# [Task to complete]
Gather every line that includes the word "part", please.

# [The input]

[start]

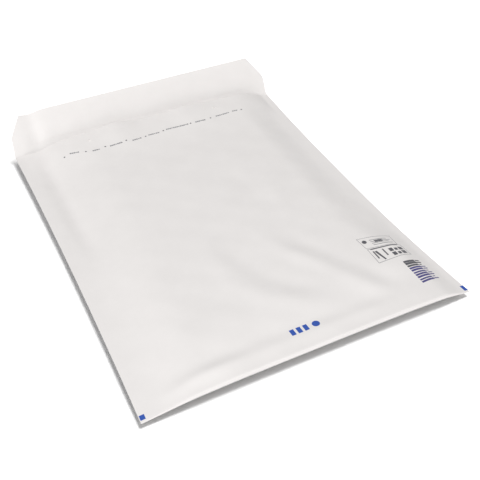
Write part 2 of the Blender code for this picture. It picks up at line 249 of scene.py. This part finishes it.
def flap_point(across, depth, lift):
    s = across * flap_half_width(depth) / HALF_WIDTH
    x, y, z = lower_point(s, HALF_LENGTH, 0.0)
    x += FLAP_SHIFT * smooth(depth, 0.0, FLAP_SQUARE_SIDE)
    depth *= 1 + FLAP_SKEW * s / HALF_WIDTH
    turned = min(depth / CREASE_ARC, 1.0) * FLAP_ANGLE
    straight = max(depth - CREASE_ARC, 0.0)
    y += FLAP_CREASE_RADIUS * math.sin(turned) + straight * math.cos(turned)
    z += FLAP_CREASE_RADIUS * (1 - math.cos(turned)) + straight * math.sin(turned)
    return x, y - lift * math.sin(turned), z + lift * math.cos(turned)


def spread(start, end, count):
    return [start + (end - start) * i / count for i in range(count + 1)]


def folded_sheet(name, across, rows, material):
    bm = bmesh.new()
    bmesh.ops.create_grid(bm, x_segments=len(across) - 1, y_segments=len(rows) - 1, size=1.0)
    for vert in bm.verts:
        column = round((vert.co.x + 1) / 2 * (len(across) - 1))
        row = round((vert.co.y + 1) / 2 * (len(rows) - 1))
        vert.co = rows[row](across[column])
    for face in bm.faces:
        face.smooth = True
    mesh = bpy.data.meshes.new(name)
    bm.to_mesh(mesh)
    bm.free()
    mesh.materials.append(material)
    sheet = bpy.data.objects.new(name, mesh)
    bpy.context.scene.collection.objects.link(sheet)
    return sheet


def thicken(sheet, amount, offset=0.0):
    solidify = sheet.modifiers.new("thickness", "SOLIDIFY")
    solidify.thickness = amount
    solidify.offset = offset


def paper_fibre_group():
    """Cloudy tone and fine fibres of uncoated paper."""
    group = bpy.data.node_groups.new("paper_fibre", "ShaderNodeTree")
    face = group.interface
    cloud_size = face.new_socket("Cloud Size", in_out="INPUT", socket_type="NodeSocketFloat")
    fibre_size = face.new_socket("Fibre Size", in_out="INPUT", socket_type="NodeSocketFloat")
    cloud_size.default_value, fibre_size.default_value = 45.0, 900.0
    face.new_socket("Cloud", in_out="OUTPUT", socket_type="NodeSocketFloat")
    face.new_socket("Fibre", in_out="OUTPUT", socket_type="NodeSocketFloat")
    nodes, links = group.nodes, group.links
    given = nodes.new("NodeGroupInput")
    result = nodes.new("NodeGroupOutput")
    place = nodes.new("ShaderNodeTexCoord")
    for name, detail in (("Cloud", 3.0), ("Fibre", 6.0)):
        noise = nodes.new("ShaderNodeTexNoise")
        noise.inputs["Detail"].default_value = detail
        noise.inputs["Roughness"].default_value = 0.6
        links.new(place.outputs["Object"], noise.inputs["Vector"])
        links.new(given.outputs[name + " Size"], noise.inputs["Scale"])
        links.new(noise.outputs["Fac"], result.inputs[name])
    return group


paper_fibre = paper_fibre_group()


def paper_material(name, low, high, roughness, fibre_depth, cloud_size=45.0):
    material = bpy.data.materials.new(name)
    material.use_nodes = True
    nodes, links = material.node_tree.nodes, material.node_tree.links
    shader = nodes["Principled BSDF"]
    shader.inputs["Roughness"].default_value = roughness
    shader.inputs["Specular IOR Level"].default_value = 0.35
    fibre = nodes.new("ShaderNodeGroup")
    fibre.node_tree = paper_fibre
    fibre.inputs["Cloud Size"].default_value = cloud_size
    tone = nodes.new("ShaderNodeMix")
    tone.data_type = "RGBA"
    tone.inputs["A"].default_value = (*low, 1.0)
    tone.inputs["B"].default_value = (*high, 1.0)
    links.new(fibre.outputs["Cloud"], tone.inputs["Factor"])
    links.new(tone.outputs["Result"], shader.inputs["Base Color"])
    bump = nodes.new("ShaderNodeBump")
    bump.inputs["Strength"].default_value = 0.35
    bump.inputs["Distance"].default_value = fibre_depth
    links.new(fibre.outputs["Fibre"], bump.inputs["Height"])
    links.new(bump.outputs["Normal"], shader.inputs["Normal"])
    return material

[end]
[start]

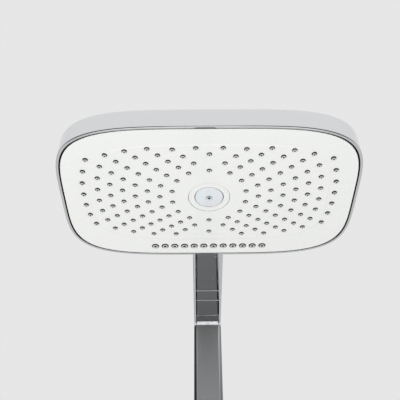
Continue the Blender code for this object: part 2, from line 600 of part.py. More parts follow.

[end]

# [Solution to this exercise]
Write part 2 of the Blender code for this picture. It picks up at line 249 of scene.py. This part finishes it.
Continue the Blender code for this object: part 2, from line 600 of part.py. More parts follow.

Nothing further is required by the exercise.